WORK TO DO = Copy exactly the lines from the one containing "strip in section" to the one containing "cad_parts[node].hide_render = cad_parts[node].hide_viewport", both lines included, and nothing else.

══════════════════════════════

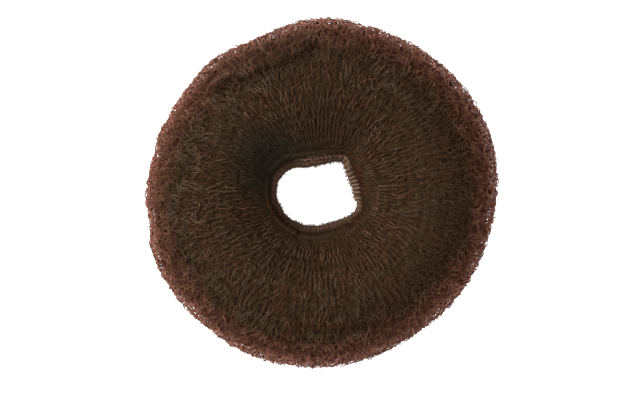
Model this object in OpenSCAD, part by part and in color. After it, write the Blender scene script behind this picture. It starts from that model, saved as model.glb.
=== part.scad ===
// Ring of knitted nylon net, rolled up on itself, that a bun of hair is wound round.
// The ring lies flat on its underside. Its middle is the middle of its own outline.

/* [Ring] */
// Width of the ring across its outline, on average
ring_d = 90; // [70:1:110]
// Height of the ring as it lies
ring_h = 34; // [26:1:42]
// Width of the middle hole at its waist, on average
hole_d = 18; // [12:1:26]
// How far the hole's middle lies to the right of the ring's
hole_x = -1.4; // [-3:0.1:3]
// How far the hole's middle lies behind the ring's
hole_y = -0.4; // [-3:0.1:3]
// How far the underside is pressed in where the ring lies on it
press = 1.5; // [0.8:0.1:2.5]

/* [Net cover] */
// Thickness of the loosely wound turns of net round the roll
net_t = 2; // [1.2:0.1:3]
// Depth of the deepest fold in the net
fold_depth = 2; // [0:0.1:2.4]

/* [Gathered hem] */
// Place of the hem round the section, counted from the rim over the crest, in degrees
hem_angle = 153; // [140:1:165]
// Width of the hem band
hem_w = 3.2; // [2:0.1:5]
// Thickness of the hem band
hem_t = 1.6; // [1:0.1:2.4]
// How far the hem stands out in its middle
hem_puff = 0.3; // [0:0.05:0.6]
// Number of gathers round the hem
gathers = 42; // [24:2:60]
// Depth of one gather
gather_depth = 0.3; // [0:0.05:0.5]
// Gap between the hem and each lip of the cover
hem_gap = 0.3; // [0.2:0.05:0.6]

/* [Rolled core] */
// Gap between the roll and the wall round it
core_gap = 0.65; // [0.5:0.05:1]
// How much further the net stands off the roll at the rim
rim_slack = 4; // [1:0.5:6]
// Turns that the net makes in the roll
roll_turns = 2.25; // [1.25:0.25:3.25]
// Width of the space left down the middle of the roll
roll_bore = 5; // [3:0.5:8]
// Gap between two turns of the roll
turn_gap = 0.6; // [0.4:0.05:1]

/* [Smoothness] */
// Sections round the cover
cover_sections = 90; // [48:6:120]
// Sections round the roll
core_sections = 30; // [24:2:60]

/* [Hidden] */

// The ring's outline, section by section round it, counted anticlockwise from the right.
// RIM is a share of half ring_d, HOLE a share of half hole_d and CREST a share of ring_h.
AZ = 0;
RIM = 1;
HOLE = 2;
CREST = 3;
SECTIONS = [
    [0, 0.995, 1.10, 0.99],
    [18, 1.012, 1.03, 0.98],
    [35, 1.006, 1.06, 0.98],
    [52, 0.992, 1.17, 0.97],
    [70, 0.982, 0.94, 0.98],
    [90, 0.99, 0.81, 0.98],
    [112, 0.948, 0.85, 0.96],
    [129, 0.972, 1.00, 0.95],
    [144, 0.96, 1.09, 0.955],
    [162, 0.976, 1.12, 0.97],
    [185, 0.992, 1.12, 0.98],
    [203, 1.013, 1.05, 0.99],
    [225, 1.003, 1.02, 1.00],
    [245, 1.00, 0.94, 0.99],
    [265, 0.988, 0.90, 0.98],
    [290, 0.97, 0.89, 0.99],
    [312, 0.957, 0.98, 0.98],
    [342, 0.977, 1.23, 0.99]];

// Folds and dents pressed into the net. FOLD_AZ and FOLD_AT are the middle of each, round the
// ring and round the section, FOLD_LONG and FOLD_WIDE its half length and half width in degrees,
// and FOLD_SHARE its depth as a share of fold_depth.
FOLD_AZ = 0;
FOLD_AT = 1;
FOLD_LONG = 2;
FOLD_WIDE = 3;
FOLD_SHARE = 4;
FOLDS = [
    [114, 58, 24, 10, 1.0],
    [168, 40, 14, 13, 0.4],
    [212, 44, 20, 12, 0.65],
    [262, 38, 20, 13, 0.35],
    [318, 48, 26, 15, 0.6],
    [20, 46, 20, 14, 0.35],
    [140, 146, 34, 24, 0.35],
    [75, 118, 14, 20, 0.3]];

rows = len(SECTIONS);
full_angle = 360;
under_angle = 340;
rim_r = ring_d / 2;
hole_r = hole_d / 2;

// Half the thickness of the ring's tube, on average
tube_r = (rim_r - hole_r) / 2;
// Turns an arc length on the tube into degrees round the section
arc_deg = 180 / (PI * tube_r);
hem_half = hem_w / 2 * arc_deg;
lip_half = (hem_w / 2 + hem_gap) * arc_deg;

// Points round each section: the visible upper side is finer than the underside
upper_points = 17;
lower_points = 10;
inner_points = 15;
turn_points = 11;
hem_points = 4;

// How far the flat facets of the cover's inner side cut in past its curve
wall_facet = tube_r * (1 - cos(full_angle / inner_points / 2));

// What lies between the ring's outside and the roll
core_inset = max(net_t, hem_t) + wall_facet + core_gap;
roll_r = min(tube_r - rim_slack / 2, (ring_h + press) / 2) - core_inset;
turn_share = (1 - roll_bore / 2 / roll_r) / (floor(roll_turns) + 1);
strip_share = turn_share - turn_gap / roll_r;

// The part of a turn of the roll after which it steps in under its own start
step_share = 0.7;

// Slope of a table's column at one row, from the rows on both sides of it
function slope_at(column, i) =
    let (
        before = SECTIONS[(i + rows - 1) % rows],
        after = SECTIONS[(i + 1) % rows],
        span = (after[AZ] - before[AZ] + full_angle) % full_angle
    )
    (after[column] - before[column]) / span;

// Value of a table's column at any azimuth, smooth all the way round
function share_at(column, az) =
    let (
        i = max([for (k = [0 : rows - 1]) if (SECTIONS[k][AZ] <= az) k]),
        j = (i + 1) % rows,
        span = (SECTIONS[j][AZ] - SECTIONS[i][AZ] + full_angle) % full_angle,
        u = (az - SECTIONS[i][AZ]) / span,
        blend = u * u * (3 - 2 * u)
    )
    SECTIONS[i][column] * (1 - blend) + SECTIONS[j][column] * blend
        + slope_at(column, i) * span * u * (1 - u) * (1 - u)
        - slope_at(column, j) * span * u * u * (1 - u);

function toward(az) = [cos(az), sin(az)];

// Azimuths of a number of sections, evenly round the ring
function azimuths(count) = [for (s = [0 : count - 1]) full_angle * s / count];

// The ring's middle is put at the middle of its outline
outline = [for (az = [0 : 2 : full_angle - 1]) rim_r * share_at(RIM, az) * toward(az)];
outline_x = [for (p = outline) p.x];
outline_y = [for (p = outline) p.y];
outline_mid = [max(outline_x) + min(outline_x), max(outline_y) + min(outline_y)] / 2;

// Angle between two directions, the short way round
function between(a, b) = abs((a - b + 5 * full_angle / 2) % full_angle - full_angle / 2);

// How far the net is pressed in at a place on it
function dent_at(az, at) =
    let (dents = [for (f = FOLDS)
        f[FOLD_SHARE] * exp(-pow(between(az, f[FOLD_AZ]) / f[FOLD_LONG], 2)
            - pow(between(at, f[FOLD_AT]) / f[FOLD_WIDE], 2))])
    fold_depth * dents * [for (f = FOLDS) 1];

// The section at one azimuth: its middle, its half width, its half height and its middle's height
function section_at(az, slack = 0) =
    let (
        hole = [hole_x, hole_y] + hole_r * share_at(HOLE, az) * toward(az),
        rim = rim_r * share_at(RIM, az) * toward(az),
        across = (rim - hole) / norm(rim - hole),
        crest = ring_h * share_at(CREST, az)
    )
    [(hole + rim - across * slack) / 2 - outline_mid, across,
        (norm(rim - hole) - slack) / 2, (crest + press) / 2, (crest - press) / 2, az];

// Point of a section at an angle round it, a distance in from the outside, with the part
// inside that shrunk by a share, and never lower than floor_z
function section_point(section, at, inset, share, floor_z) =
    let (
        dent = dent_at(section[5], at),
        flat = section[0] + section[1] * (section[2] - inset - dent) * share * cos(at),
        z = section[4] + (section[3] - inset - dent) * share * sin(at)
    )
    [flat.x, flat.y, max(floor_z, z)];

function net_point(section, at, inset) = section_point(section, at, inset, 1, inset);

// Angles from the hem's lower lip round the underside, the rim and the crest to its upper lip
cover_start = hem_angle + lip_half;
cover_end = full_angle + hem_angle - lip_half;
outer_angles = [
    for (k = [0 : lower_points - 1]) cover_start + (under_angle - cover_start) * k / lower_points,
    for (k = [0 : upper_points - 1]) under_angle + (cover_end - under_angle) * k / (upper_points - 1)];
inner_angles = [
    for (k = [0 : inner_points - 1]) cover_end + (cover_start - cover_end) * k / (inner_points - 1)];

function cover_loop(section) = [
    for (at = outer_angles) net_point(section, at, 0),
    for (at = inner_angles) net_point(section, at, net_t)];

// How many layers deep the roll's outer side is after some turns
function depth_after(turns) =
    let (u = max(0, (turns - floor(turns) - step_share) / (1 - step_share)))
    floor(turns) + u * u * (3 - 2 * u);

function roll_point(section, turns, side) =
    section_point(section, hem_angle - full_angle * turns, core_inset,
        1 - turn_share * depth_after(turns) - strip_share * side, core_inset);

function roll_loop(section) =
    let (steps = floor(roll_turns * turn_points))
    [
        for (k = [0 : steps]) roll_point(section, (steps - k) / turn_points, 0),
        for (k = [0 : steps]) roll_point(section, k / turn_points, 1)];

// The hem's outer side is puffed out in its middle, and every other section of it is drawn in
function hem_loop(section, drawn_in) = [
    for (k = [0 : hem_points - 1])
        let (u = 2 * k / (hem_points - 1) - 1)
        net_point(section, hem_angle + hem_half * u, drawn_in - hem_puff * cos(90 * u)),
    for (k = [hem_points - 1 : -1 : 0])
        let (u = 2 * k / (hem_points - 1) - 1)
        net_point(section, hem_angle + hem_half * u, hem_t)];

// Closed ring through a loop of points at each azimuth
module ring_through(loops) {
    count = len(loops[0]);
    polyhedron(
        points = [for (loop = loops) each loop],
        faces = [
            for (s = [0 : len(loops) - 1], m = [0 : count - 1])
                let (a = s * count, b = (s + 1) % len(loops) * count, n = (m + 1) % count)
                each [[a + m, a + n, b + n], [a + m, b + n, b + m]]],
        convexity = 8);
}

// Loose outer turns of net, open along the hem
module net_cover() {
    color("#4b3328")
        ring_through([for (az = azimuths(cover_sections)) cover_loop(section_at(az))]);
}

// Tight roll of the same net, a spiral strip in section
module rolled_core() {
    color("#33241b")
        ring_through([for (az = azimuths(core_sections)) roll_loop(section_at(az, rim_slack))]);
}

// Edges of the net drawn together round the hole
module gathered_hem() {
    color("#5a3a2c")
        ring_through([
            for (az = azimuths(2 * gathers))
                hem_loop(section_at(az), gather_depth * (1 - cos(gathers * az)) / 2)]);
}

net_cover();
rolled_core();
gathered_hem();
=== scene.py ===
"""The look of a rolled mesh hair donut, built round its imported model. Lengths are in metres."""

import math

import bmesh
import bpy
import numpy as np
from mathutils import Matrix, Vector
from mathutils.bvhtree import BVHTree


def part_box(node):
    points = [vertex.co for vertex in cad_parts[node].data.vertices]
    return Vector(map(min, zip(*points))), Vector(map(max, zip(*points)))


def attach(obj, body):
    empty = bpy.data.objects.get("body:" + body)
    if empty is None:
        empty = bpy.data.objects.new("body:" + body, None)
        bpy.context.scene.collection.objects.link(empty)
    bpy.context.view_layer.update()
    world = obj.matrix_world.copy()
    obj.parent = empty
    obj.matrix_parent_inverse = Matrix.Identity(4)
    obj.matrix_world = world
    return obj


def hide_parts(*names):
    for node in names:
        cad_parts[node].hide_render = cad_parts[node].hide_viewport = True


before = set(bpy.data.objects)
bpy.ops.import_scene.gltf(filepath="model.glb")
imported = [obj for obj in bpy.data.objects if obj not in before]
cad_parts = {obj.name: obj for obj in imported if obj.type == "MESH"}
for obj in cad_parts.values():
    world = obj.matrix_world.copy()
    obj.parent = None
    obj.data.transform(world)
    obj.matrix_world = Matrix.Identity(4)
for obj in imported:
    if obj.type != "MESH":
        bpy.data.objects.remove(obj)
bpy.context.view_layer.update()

# Sizes

MM = 0.001
TURN = 2 * math.pi

# The net is one knitted tube: so many loops round it, in rows that are long by the hole, where it
# is drawn together, and short at the rim, where it is stretched
LOOPS_ROUND = 54
ROW_AT_HOLE = 3.1 * MM
ROW_AT_RIM = 2.2 * MM
TUBE_R = 17.5 * MM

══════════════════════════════

TASK ANSWER =
// Tight roll of the same net, a spiral strip in section
module rolled_core() {
    color("#33241b")
        ring_through([for (az = azimuths(core_sections)) roll_loop(section_at(az, rim_slack))]);
}

// Edges of the net drawn together round the hole
module gathered_hem() {
    color("#5a3a2c")
        ring_through([
            for (az = azimuths(2 * gathers))
                hem_loop(section_at(az), gather_depth * (1 - cos(gathers * az)) / 2)]);
}

net_cover();
rolled_core();
gathered_hem();
=== scene.py ===
"""The look of a rolled mesh hair donut, built round its imported model. Lengths are in metres."""

import math

import bmesh
import bpy
import numpy as np
from mathutils import Matrix, Vector
from mathutils.bvhtree import BVHTree


def part_box(node):
    points = [vertex.co for vertex in cad_parts[node].data.vertices]
    return Vector(map(min, zip(*points))), Vector(map(max, zip(*points)))


def attach(obj, body):
    empty = bpy.data.objects.get("body:" + body)
    if empty is None:
        empty = bpy.data.objects.new("body:" + body, None)
        bpy.context.scene.collection.objects.link(empty)
    bpy.context.view_layer.update()
    world = obj.matrix_world.copy()
    obj.parent = empty
    obj.matrix_parent_inverse = Matrix.Identity(4)
    obj.matrix_world = world
    return obj


def hide_parts(*names):
    for node in names:
        cad_parts[node].hide_render = cad_parts[node].hide_viewport = True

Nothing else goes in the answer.